* Start *

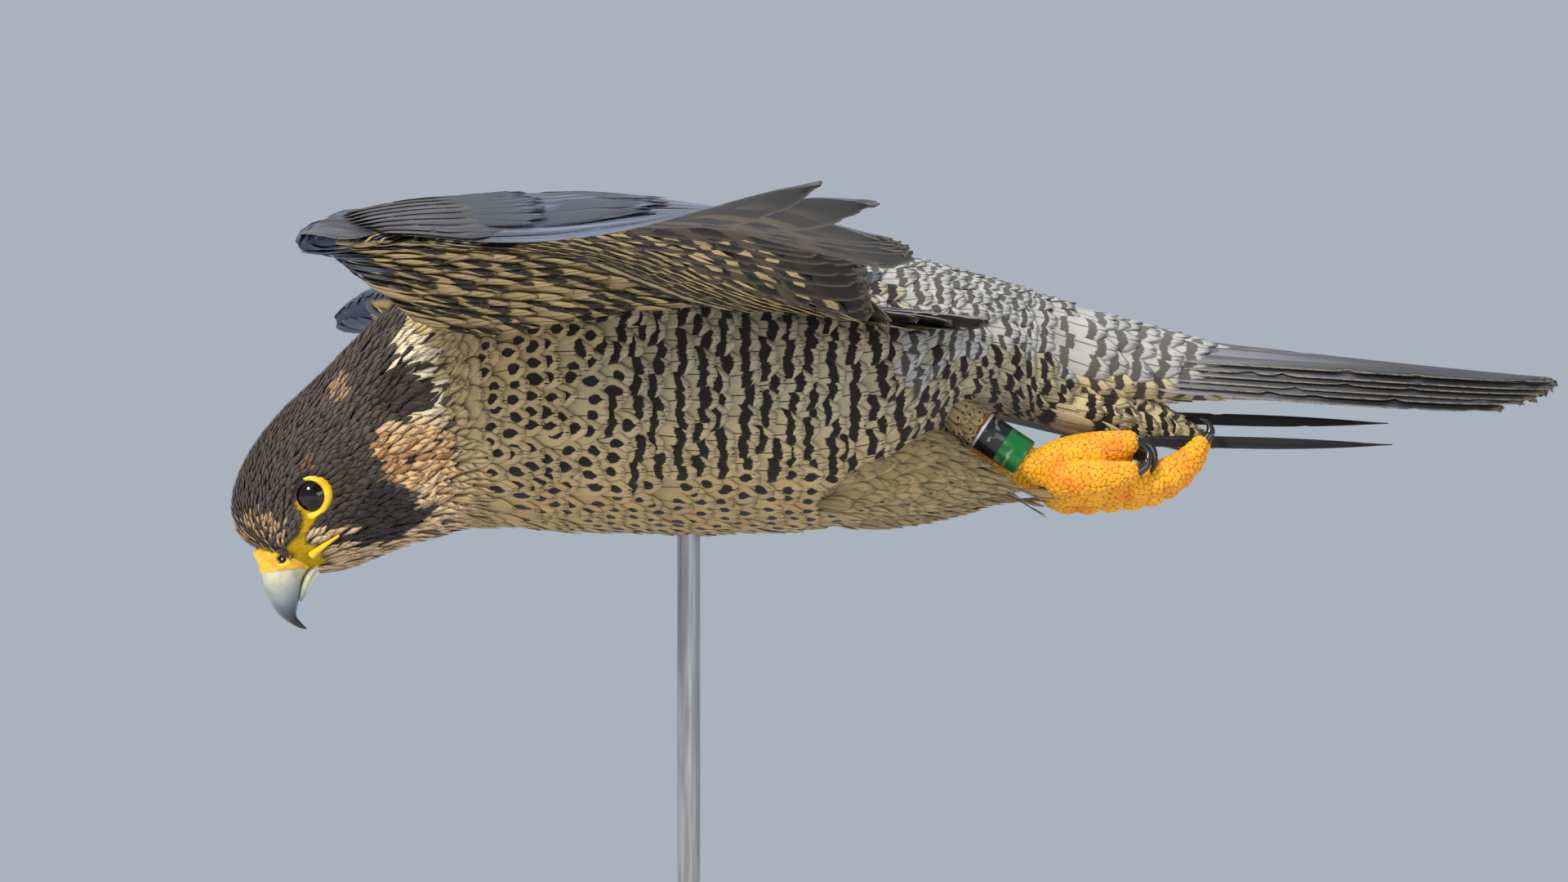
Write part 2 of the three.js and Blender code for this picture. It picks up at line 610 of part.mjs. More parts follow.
// The closed band on the left shank
function bandSolid() {
  const { inner, outer, length } = RING;
  const profile = [[inner, -0.5], [outer, -0.5], [outer, 0.5], [inner, 0.5], [inner, -0.5]]
    .map(([r, h]) => new THREE.Vector2(r, h * length));
  const geometry = new THREE.LatheGeometry(profile, 20);
  geometry.applyQuaternion(new THREE.Quaternion().setFromUnitVectors(vec(0, 1, 0), SHANK_WAY));
  geometry.translate(RING.x, -LEG_OUT, RING.z);
  const made = solidOf(geometry);
  return made.volume() > 0 ? made : solidOf(turnedOut(geometry));
}

function turnedOut(geometry) {
  const index = geometry.index.array;
  for (let i = 0; i < index.length; i += 3) [index[i + 1], index[i + 2]] = [index[i + 2], index[i + 1]];
  return geometry;
}

// Everything of the bird, then the stand
const nodes = [
  ["head", head(), finish("slate")],
  ["neck", neckBlank, finish("buff")],
  ["torso", torsoBlank, finish("buff")],
  ["bill_upper", upperBill(), finish("bill", 0.35)],
  ["bill_lower", lowerBill(), finish("bill", 0.35)],
  ["eye_left", eyeBall(-1), finish("eye", 0.08)],
  ["eye_right", eyeBall(1), finish("eye", 0.08)],
  ["wing_left", wingSolid(wings.left), finish("flight")],
  ["wing_right", wingSolid(wings.right), finish("flight")],
  ["tail", tailSolid(), finish("grey")],
  ["leg_band", bandSolid(), finish("ring", 0.4)],
];
for (const [name, side] of [["left", -1], ["right", 1]]) {
  nodes.push(["leg_" + name, largestOf(thigh(side).subtract(trunkGrown)), finish("buff")]);
  nodes.push(["foot_" + name, footSolid(side), finish("foot", 0.6)]);
  for (const toe of TOES) nodes.push(["claw_" + name + "_" + toe.name, clawSolid(toe, side), finish("claw", 0.3)]);
}

const bird = new THREE.Group();
for (const [name, solid, material] of nodes) {
  const mesh = new THREE.Mesh(geometryOf(solid), material);
  mesh.name = name;
  bird.add(mesh);
}
bird.rotation.x = rad(BANK_DEG);
bird.position.z = FLIGHT_HEIGHT;

// Stand: a round base with one rod up to the breast, cut to the torso's own shape
function standMeshes() {
  const base = new THREE.Mesh(new THREE.CylinderGeometry(BASE_RADIUS, BASE_RADIUS, BASE_THICK, 48), finish("stand", 0.4));
  base.name = "stand_base";
  base.rotation.x = Math.PI / 2;
  base.position.set(ROD_X, 0, BASE_THICK / 2);
  const from = BASE_THICK + GAP;
  const to = FLIGHT_HEIGHT - 20;
  const shaft = new THREE.CylinderGeometry(ROD_RADIUS, ROD_RADIUS, to - from, 20);
  shaft.rotateX(Math.PI / 2);
  shaft.translate(ROD_X, 0, (from + to) / 2);
  const banked = trunkGrown.rotate([BANK_DEG, 0, 0]).translate([0, 0, FLIGHT_HEIGHT]);
  const rod = new THREE.Mesh(geometryOf(largestOf(solidOf(shaft).subtract(banked))), finish("stand", 0.3, 0.8));
  rod.name = "stand_rod";
  return [base, rod];
}

const model = new THREE.Group();
model.position.x = -ROD_X; // the origin is the middle of the base's underside
model.add(bird, ...standMeshes());
export default model;
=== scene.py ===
# %% [markdown]
# This lesson dresses a life-size museum model of a peregrine falcon in flight. The solids that carry it are
# already made and packed, and they load here as a fixed frame. Everything below is built around them: one
# skin, then the bird's coat feather by feather, then bill, eyes, feet and stand. Work goes in the order in
# which a taxidermist would go: body first, coat last.

# %% Load the frame
import math

import bpy
import numpy as np
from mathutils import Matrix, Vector


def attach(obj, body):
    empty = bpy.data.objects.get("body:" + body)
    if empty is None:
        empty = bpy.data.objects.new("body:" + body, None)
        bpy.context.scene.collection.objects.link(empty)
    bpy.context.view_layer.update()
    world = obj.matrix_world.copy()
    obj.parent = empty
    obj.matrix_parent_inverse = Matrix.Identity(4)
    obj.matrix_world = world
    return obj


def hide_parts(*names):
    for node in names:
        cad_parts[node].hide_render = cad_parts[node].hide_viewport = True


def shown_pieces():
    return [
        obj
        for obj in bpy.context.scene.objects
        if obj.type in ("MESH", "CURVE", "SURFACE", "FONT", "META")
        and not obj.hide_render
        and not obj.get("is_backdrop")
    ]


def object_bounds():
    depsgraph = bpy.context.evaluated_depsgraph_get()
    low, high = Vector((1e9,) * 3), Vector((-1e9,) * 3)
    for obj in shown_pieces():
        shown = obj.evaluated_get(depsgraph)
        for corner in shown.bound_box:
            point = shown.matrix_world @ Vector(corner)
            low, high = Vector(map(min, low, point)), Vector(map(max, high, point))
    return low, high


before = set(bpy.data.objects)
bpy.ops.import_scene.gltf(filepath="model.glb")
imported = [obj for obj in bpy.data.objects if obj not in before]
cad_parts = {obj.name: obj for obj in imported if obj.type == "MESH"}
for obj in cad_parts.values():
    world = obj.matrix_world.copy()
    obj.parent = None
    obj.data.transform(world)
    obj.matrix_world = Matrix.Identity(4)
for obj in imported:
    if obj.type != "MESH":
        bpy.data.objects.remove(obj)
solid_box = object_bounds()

print("solids loaded:", len(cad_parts), "nodes, box",
      [round(v, 4) for corner in solid_box for v in corner])

# %% [markdown]
# The bird is easier to think about in its own frame than in the room's. In the bird's frame the head is
# towards minus x, the left side is towards minus y and lengths are millimetres. The finished shapes are
# then banked five degrees, lifted over the stand and turned into metres, all in one small function.

# %% The bird's own frame
MM = 0.001
BANK = math.radians(-5)
FLIGHT_HEIGHT = 232.0  # floor to the bird's origin
FORWARD_SHIFT = 16.0  # the rod stands this far ahead of the bird's origin


def room(points):
    """Points in the bird's frame, in millimetres, as points in the room, in metres."""
    p = np.asarray(points, float)
    y = p[..., 1] * math.cos(BANK) - p[..., 2] * math.sin(BANK)
    z = p[..., 1] * math.sin(BANK) + p[..., 2] * math.cos(BANK) + FLIGHT_HEIGHT
    return np.stack([p[..., 0] + FORWARD_SHIFT, y, z], -1) * MM


def mix(a, b, t):
    return a + (b - a) * t


def ease(low, high, value):
    """0 below low, 1 above high, and a smooth step between them. high may be the smaller one."""
    t = np.clip((np.asarray(value, float) - low) / (high - low), 0, 1)
    return t * t * (3 - 2 * t)


def unit(v):
    return v / np.maximum(np.linalg.norm(v, axis=-1, keepdims=True), 1e-9)


print("the bird's origin is at", np.round(room([0, 0, 0]), 4))

# %% [markdown]
# The camera stands three metres off the bird's left side, level with it, as a long lens would see a falcon
# pass. The lens length follows from the width that the photograph shows at the middle of the body.

# %% Camera
SHOT_DISTANCE = 3.0
SHOT_WIDTH = 0.5409  # metres across the frame, at the bird's middle plane
SENSOR = 36.0
SHOT_CENTRE = room([16.9, 0, -11.3])

camera_data = bpy.data.cameras.new("camera")
camera_data.sensor_width = SENSOR
camera_data.lens = SENSOR * SHOT_DISTANCE / SHOT_WIDTH
camera = bpy.data.objects.new("camera", camera_data)
camera.location = Vector(SHOT_CENTRE) + Vector((0, -SHOT_DISTANCE, 0))
camera.rotation_euler = (math.radians(90), 0, 0)
bpy.context.scene.collection.objects.link(camera)
bpy.context.scene.camera = camera
print("camera at", [round(v, 4) for v in camera.location], "lens", round(camera_data.lens, 1))

# %% [markdown]
# A studio for a dark bird needs a large soft key from the upper front, a weaker fill so that the shaded
# belly keeps its markings, and a pale surround. The floor is a plain pale disc under the stand. It ends
# before it would draw a horizon behind the feathers.

# %% Floor and lights
KEY_PLACE = (-1.15, -1.9, 1.75)
FILL_PLACE = (1.3, -2.0, 0.55)
TOP_PLACE = (0.35, 0.5, 2.1)
WORLD_GREY = (0.62, 0.70, 0.80)
WORLD_STRENGTH = 0.64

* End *

Output exactly those lines that lie from the line with "const model = new THREE.Group();" through the line with "if obj.type in", with both of those lines included.

SOLUTION FOR THIS TASK —
const model = new THREE.Group();
model.position.x = -ROD_X; // the origin is the middle of the base's underside
model.add(bird, ...standMeshes());
export default model;
=== scene.py ===
# %% [markdown]
# This lesson dresses a life-size museum model of a peregrine falcon in flight. The solids that carry it are
# already made and packed, and they load here as a fixed frame. Everything below is built around them: one
# skin, then the bird's coat feather by feather, then bill, eyes, feet and stand. Work goes in the order in
# which a taxidermist would go: body first, coat last.

# %% Load the frame
import math

import bpy
import numpy as np
from mathutils import Matrix, Vector


def attach(obj, body):
    empty = bpy.data.objects.get("body:" + body)
    if empty is None:
        empty = bpy.data.objects.new("body:" + body, None)
        bpy.context.scene.collection.objects.link(empty)
    bpy.context.view_layer.update()
    world = obj.matrix_world.copy()
    obj.parent = empty
    obj.matrix_parent_inverse = Matrix.Identity(4)
    obj.matrix_world = world
    return obj


def hide_parts(*names):
    for node in names:
        cad_parts[node].hide_render = cad_parts[node].hide_viewport = True


def shown_pieces():
    return [
        obj
        for obj in bpy.context.scene.objects
        if obj.type in ("MESH", "CURVE", "SURFACE", "FONT", "META")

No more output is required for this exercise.